Para delegada, 'atropelo' da PM afetou prova de chacina
Presidente de associação diz que Corregedoria comprometeu investigação
Declaração expõe racha com força-tarefa criada pelo governo Alckmin para apurar mortes em série de 15 dias atrás
Principal porta-voz dos delegados da Polícia Civil paulista, Marilda Pansonato Pinheiro, 60, expõe o racha na investigação da chacina que deixou 19 mortos na Grande São Paulo e afirma que as provas do crime foram comprometidas após um "atropelo" da Polícia Militar.
Reportagem da Folha nesta semana mostrou o mal-estar gerado pelas ações da Corregedoria da PM ao agir à revelia da força-tarefa criada pelo governo Geraldo Alckmin (PSDB) para investigar os assassinatos em série.
As mortes, nas cidades de Osasco e Barueri, ocorreram no último dia 13 num intervalo de menos de três horas.
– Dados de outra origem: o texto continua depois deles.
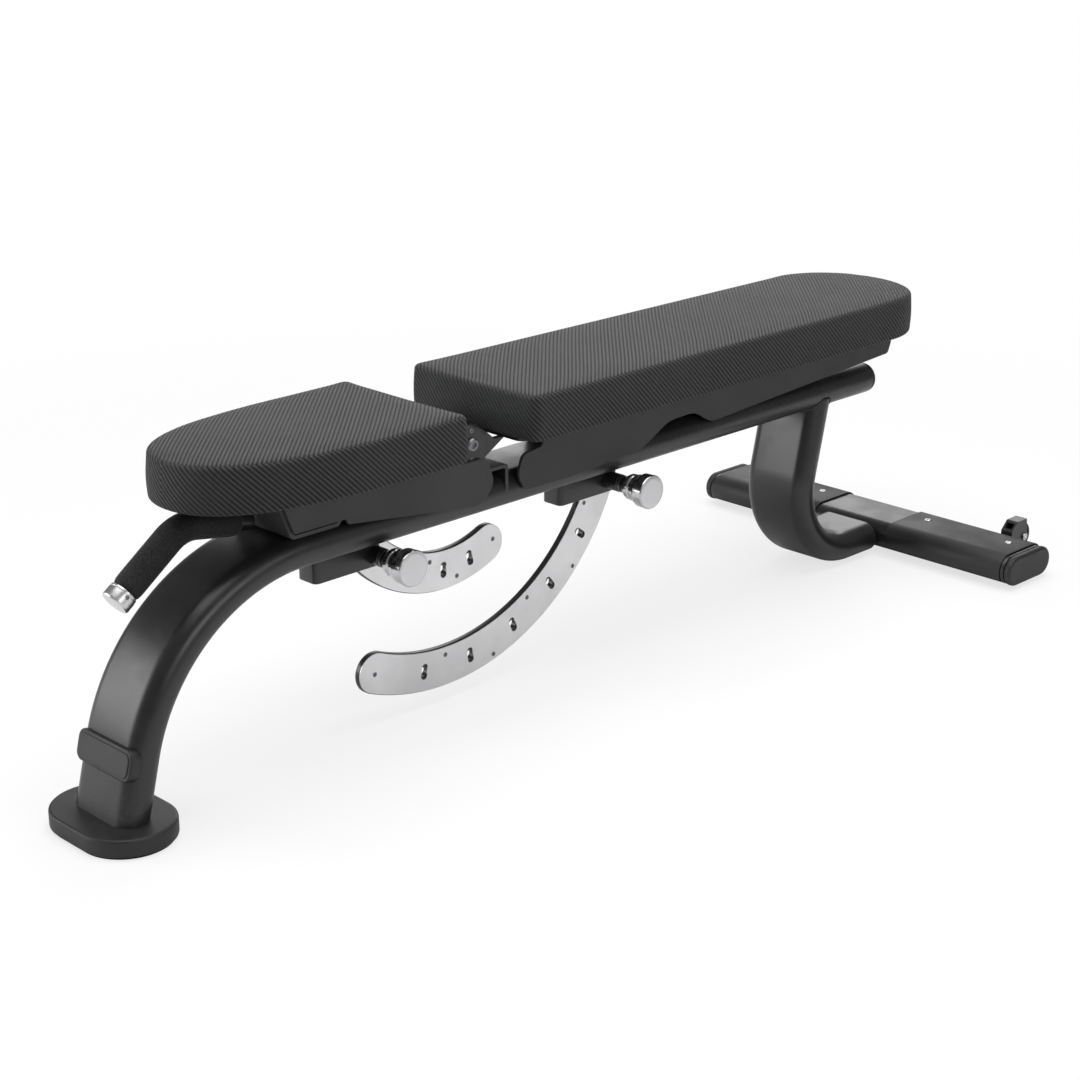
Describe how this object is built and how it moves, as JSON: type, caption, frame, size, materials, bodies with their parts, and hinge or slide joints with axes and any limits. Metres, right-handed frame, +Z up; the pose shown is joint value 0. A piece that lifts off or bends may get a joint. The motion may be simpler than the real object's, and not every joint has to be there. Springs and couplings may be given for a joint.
{
  "type": "adjustable weight bench",
  "caption": "Weight bench with a padded seat and backrest that tilt on one axle, locked by sprung pull pins in drilled arc plates, with transport wheels and a grip handle.",
  "frame": {"origin": "floor level, under the middle of the bench's length, on its plane of symmetry", "axes": "+X towards the head end of the backrest, +Y across the bench towards the side without knobs, +Z up"},
  "size_m": [1.723, 0.638, 0.457],
  "materials": {
    "upholstery": "ribbed black leatherette with a fine woven emboss",
    "powder_coat": "satin black powder coat",
    "plate_coat": "flat dark grey powder coat",
    "black_plastic": "satin moulded black plastic",
    "rubber": "matte black rubber",
    "grip_foam": "fine-grained black foam grip",
    "stainless": "satin stainless steel",
    "bright_chrome": "polished chrome with a satin end face",
    "bronze": "plain sintered bronze"
  },
  "bodies": {
    "frame": {"main_tube": "powder_coat", "beam_end_cap": "black_plastic", "front_foot_pad": "rubber", "front_foot_plate": "powder_coat", "front_foot_cover": "black_plastic", "badge_plate": "black_plastic", "rear_crossbar": "powder_coat", "rear_post": "powder_coat", "crossbar_cover_right": "black_plastic", "crossbar_cover_left": "black_plastic", "crossbar_cap_right": "black_plastic", "crossbar_cap_left": "black_plastic", "rear_foot_right": "rubber", "rear_foot_left": "rubber", "wheel_bracket_right": "powder_coat", "wheel_bracket_left": "powder_coat", "wheel_axle_right": "bright_chrome", "wheel_axle_left": "bright_chrome", "pin_block_seat": "powder_coat", "pin_housing_seat": "powder_coat", "pin_spring_seat": "stainless", "pin_block_back": "powder_coat", "pin_housing_back": "powder_coat", "pin_spring_back": "stainless", "pivot_pedestal": "powder_coat", "pivot_ear_right": "powder_coat", "pivot_ear_left": "powder_coat", "pivot_axle": "stainless", "axle_screw_right": "stainless", "axle_screw_left": "stainless"},
    "seat": {"seat_pad": "upholstery", "seat_deck": "powder_coat", "seat_side_plate_right": "plate_coat", "seat_side_plate_left": "plate_coat", "seat_front_member": "plate_coat", "seat_hinge_lug_right": "powder_coat", "seat_hinge_lug_left": "powder_coat", "seat_hinge_bush_right": "bronze", "seat_hinge_bush_left": "bronze", "seat_arc": "powder_coat", "seat_arc_face": "stainless", "seat_arc_bracket": "powder_coat", "handle_tube": "powder_coat", "handle_grip": "grip_foam", "handle_end_cap": "bright_chrome"},
    "backrest": {"back_pad": "upholstery", "back_deck": "powder_coat", "back_side_plate_right": "plate_coat", "back_side_plate_left": "plate_coat", "back_hinge_lug_right": "powder_coat", "back_hinge_lug_left": "powder_coat", "back_hinge_bush_right": "bronze", "back_hinge_bush_left": "bronze", "back_arc": "powder_coat", "back_arc_face": "stainless", "back_arc_bracket": "powder_coat"},
    "seat_pin": {"pull_pin_seat": "bright_chrome"},
    "back_pin": {"pull_pin_back": "bright_chrome"},
    "wheel_right": {"transport_wheel_right": "rubber"},
    "wheel_left": {"transport_wheel_left": "rubber"}
  },
  "joints": [
    {"name": "backrest_tilt", "type": "hinge", "parent": "frame", "child": "backrest", "pos_m": [-0.2435, 0, 0.39], "axis": [0, -1, 0], "range_deg": [0, 75]},
    {"name": "seat_tilt", "type": "hinge", "parent": "frame", "child": "seat", "pos_m": [-0.2435, 0, 0.39], "axis": [0, -1, 0], "range_deg": [-60, 0]},
    {"name": "seat_pin_pull", "type": "slide", "parent": "frame", "child": "seat_pin", "axis": [0, -1, 0], "range_m": [0, 0.012], "stiffness_N_per_m": 1500, "springref_m": -0.006},
    {"name": "back_pin_pull", "type": "slide", "parent": "frame", "child": "back_pin", "axis": [0, -1, 0], "range_m": [0, 0.012], "stiffness_N_per_m": 1500, "springref_m": -0.006},
    {"name": "wheel_right_spin", "type": "hinge", "parent": "frame", "child": "wheel_right", "pos_m": [0.8365, -0.2325, 0.0385], "axis": [0, 1, 0], "continuous": true},
    {"name": "wheel_left_spin", "type": "hinge", "parent": "frame", "child": "wheel_left", "pos_m": [0.8365, 0.2325, 0.0385], "axis": [0, 1, 0], "continuous": true}
  ]
}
O estopim para o racha ocorreu no último final de semana, quando o Tribunal Militar atendeu os pedidos da PM para a realização de mandados de busca e apreensão contra 18 policiais e um segurança suspeitos dos crimes.
Essa iniciativa da PM irritou membros da força-tarefa, formada também por Polícia Civil e Ministério Público.
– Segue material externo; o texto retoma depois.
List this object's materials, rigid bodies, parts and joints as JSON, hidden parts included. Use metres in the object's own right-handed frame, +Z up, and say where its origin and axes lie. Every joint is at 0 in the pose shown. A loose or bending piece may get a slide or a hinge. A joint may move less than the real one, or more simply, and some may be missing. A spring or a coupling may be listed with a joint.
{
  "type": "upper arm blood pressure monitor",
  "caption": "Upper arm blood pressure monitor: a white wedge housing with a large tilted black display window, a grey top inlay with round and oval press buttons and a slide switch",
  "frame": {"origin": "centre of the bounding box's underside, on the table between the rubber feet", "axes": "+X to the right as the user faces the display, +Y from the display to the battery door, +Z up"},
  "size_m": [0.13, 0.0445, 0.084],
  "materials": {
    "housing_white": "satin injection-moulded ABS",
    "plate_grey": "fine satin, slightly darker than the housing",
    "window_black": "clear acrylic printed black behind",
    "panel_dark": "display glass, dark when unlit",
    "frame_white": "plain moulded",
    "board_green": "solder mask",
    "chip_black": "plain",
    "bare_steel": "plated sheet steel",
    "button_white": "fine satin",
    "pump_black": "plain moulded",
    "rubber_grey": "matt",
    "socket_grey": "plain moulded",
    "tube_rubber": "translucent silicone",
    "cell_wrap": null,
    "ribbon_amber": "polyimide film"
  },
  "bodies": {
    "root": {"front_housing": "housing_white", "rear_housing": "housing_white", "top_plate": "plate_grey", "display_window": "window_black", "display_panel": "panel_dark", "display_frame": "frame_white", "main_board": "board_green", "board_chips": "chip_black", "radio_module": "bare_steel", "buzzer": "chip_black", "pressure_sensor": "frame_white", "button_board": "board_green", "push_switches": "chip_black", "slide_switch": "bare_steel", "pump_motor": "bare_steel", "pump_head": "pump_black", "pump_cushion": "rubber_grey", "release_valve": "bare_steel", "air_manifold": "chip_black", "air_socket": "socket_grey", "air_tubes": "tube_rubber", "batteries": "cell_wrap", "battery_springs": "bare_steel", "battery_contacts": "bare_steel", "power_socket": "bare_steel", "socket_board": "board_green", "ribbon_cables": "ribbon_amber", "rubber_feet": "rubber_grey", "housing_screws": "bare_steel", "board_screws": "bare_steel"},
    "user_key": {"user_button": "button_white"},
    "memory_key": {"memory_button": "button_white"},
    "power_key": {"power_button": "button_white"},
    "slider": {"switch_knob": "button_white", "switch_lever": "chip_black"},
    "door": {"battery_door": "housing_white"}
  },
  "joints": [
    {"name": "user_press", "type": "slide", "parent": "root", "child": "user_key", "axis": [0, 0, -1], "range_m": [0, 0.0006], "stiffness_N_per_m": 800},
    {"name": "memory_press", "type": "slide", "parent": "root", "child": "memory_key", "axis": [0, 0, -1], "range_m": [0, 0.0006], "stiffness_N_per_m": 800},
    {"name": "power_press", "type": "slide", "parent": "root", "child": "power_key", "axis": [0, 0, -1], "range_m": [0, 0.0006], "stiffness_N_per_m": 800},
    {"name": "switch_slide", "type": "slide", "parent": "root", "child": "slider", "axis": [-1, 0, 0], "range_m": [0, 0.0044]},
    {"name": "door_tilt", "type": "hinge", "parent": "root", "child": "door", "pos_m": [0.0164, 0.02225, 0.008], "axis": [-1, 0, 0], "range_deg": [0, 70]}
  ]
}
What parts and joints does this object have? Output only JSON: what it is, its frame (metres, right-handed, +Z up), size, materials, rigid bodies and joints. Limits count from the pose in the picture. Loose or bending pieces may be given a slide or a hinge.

"Houve uma quebra daquilo que foi acordado. Investigação é técnica, demanda ações minuciosas. Ela não é feita no atropelo. Essa afoiteza da PM certamente comprometeu o trabalho que havia sido feito e interrompeu uma linha de investigação", afirmou a delegada à Folha.
Ela preside a ADPESP (Associação dos Delegados de Polícia de SP), a maior da América Latina, que representa no Estado mais de 4.000 filiados.
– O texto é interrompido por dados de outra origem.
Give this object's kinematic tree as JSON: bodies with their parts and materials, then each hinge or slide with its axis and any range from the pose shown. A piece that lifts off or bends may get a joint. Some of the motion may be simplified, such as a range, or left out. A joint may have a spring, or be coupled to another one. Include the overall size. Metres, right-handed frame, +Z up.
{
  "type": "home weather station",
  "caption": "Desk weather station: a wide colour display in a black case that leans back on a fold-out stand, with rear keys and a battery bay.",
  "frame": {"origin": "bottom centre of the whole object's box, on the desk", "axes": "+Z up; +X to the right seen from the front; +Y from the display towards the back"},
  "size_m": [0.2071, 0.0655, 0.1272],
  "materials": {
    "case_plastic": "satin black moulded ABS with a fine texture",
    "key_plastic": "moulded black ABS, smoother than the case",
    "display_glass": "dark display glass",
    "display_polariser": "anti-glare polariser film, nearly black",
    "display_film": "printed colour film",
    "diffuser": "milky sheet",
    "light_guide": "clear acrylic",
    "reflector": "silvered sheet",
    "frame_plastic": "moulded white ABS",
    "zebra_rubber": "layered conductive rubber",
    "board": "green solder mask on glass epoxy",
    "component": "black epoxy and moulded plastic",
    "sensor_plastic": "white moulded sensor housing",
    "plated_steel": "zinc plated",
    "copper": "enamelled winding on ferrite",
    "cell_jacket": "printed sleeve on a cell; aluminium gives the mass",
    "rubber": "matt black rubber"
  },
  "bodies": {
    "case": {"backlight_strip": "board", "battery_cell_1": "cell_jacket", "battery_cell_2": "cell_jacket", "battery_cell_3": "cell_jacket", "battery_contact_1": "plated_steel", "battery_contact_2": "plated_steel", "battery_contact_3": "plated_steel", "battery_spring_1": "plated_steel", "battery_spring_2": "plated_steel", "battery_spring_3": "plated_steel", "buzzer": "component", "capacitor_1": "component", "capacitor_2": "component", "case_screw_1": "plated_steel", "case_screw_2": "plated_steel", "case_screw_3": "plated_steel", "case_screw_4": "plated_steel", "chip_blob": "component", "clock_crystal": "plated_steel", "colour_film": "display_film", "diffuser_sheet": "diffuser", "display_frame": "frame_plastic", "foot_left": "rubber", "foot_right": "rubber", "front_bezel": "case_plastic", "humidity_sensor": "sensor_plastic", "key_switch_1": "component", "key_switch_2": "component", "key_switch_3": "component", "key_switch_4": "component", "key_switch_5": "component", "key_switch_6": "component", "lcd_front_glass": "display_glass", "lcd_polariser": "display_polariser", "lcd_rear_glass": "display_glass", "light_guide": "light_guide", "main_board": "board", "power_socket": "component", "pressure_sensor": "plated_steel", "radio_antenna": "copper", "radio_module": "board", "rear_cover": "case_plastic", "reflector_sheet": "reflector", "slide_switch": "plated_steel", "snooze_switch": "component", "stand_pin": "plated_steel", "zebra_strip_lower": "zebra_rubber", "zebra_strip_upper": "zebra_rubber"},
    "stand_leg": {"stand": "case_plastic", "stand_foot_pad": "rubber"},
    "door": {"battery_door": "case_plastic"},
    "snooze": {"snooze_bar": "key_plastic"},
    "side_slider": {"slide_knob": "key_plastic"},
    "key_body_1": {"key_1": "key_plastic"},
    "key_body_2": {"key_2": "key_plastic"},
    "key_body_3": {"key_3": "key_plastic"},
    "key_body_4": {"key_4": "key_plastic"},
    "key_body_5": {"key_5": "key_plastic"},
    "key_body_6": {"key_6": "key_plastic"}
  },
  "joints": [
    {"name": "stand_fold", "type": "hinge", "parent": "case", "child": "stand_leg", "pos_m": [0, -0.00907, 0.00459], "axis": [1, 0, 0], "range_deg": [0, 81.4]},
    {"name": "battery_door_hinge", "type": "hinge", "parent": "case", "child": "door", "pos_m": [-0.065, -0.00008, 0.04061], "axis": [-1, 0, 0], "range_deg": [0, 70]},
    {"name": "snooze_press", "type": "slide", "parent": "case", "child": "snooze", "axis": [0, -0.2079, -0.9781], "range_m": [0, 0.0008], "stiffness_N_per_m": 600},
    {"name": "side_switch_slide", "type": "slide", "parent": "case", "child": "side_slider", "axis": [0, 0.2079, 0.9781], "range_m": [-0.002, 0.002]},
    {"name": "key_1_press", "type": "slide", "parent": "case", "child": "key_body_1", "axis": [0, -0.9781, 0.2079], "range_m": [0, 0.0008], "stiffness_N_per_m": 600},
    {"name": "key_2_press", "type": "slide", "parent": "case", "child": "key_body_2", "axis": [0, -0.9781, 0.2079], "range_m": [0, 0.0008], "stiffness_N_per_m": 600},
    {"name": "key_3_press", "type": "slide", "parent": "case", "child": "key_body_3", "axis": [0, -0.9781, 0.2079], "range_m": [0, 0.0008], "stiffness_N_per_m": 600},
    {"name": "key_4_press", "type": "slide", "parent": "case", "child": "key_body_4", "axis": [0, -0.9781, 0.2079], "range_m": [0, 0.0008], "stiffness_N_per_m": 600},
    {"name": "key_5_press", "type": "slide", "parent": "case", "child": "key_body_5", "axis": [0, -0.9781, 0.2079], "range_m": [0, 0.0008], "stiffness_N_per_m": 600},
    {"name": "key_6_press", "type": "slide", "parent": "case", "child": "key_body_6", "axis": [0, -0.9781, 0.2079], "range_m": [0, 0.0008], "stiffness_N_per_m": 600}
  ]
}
Nos últimos dias, o racha na apuração da chacina também chegou ao Poder Judiciário, que se dividiu em relação à competência da investigação –se ela ficaria a cargo da Justiça comum ou da militar.
Ao analisar o pedido de prisão preventiva do único PM detido até o momento por suposta participação na chacina, o Ministério Público se manifestou pelo envio dos autos à Justiça comum "por se tratar de crimes dolosos contra a vida de civis". Mas um juiz do Tribunal Militar foi contra o envio, mantendo a análise do caso na jurisdição militar.
A animosidade revelou ainda a fragilidade das provas até aqui. A maioria dos PMs alvos dos mandados foi colocada sob suspeita por fatos anteriores à chacina.
Um exemplo da confusa investigação ocorreu na quarta (26): a juíza Elia Kinosita, da 1ª Vara do Júri de Osasco, negou pedido de prisão formulado pela Polícia Civil para o soldado da Rota Fabrício Eleutério. Entretanto o mesmo pleito, feito pela PM e referente ao mesmo policial, acabou acatado pela Justiça Militar.
Os objetos apreendidos nas casas de 18 PMs e de um segurança particular ainda estão em análise –como armas, tocas, pendrives e até documentos de foragidos da Justiça.
"A investigação pré-processual é de competência de nosso tribunal", afirmou à Folha Paulo Adib Casseb, presidente do Tribunal de Justiça Militar. "São focos diferentes, nós prezamos pelo respeito à ordem e à disciplina. A Justiça comum, pela liberdade."
Em nota, o governo paulista informou que "não há qualquer disputa, mas uma cooperação mútua para prender criminosos".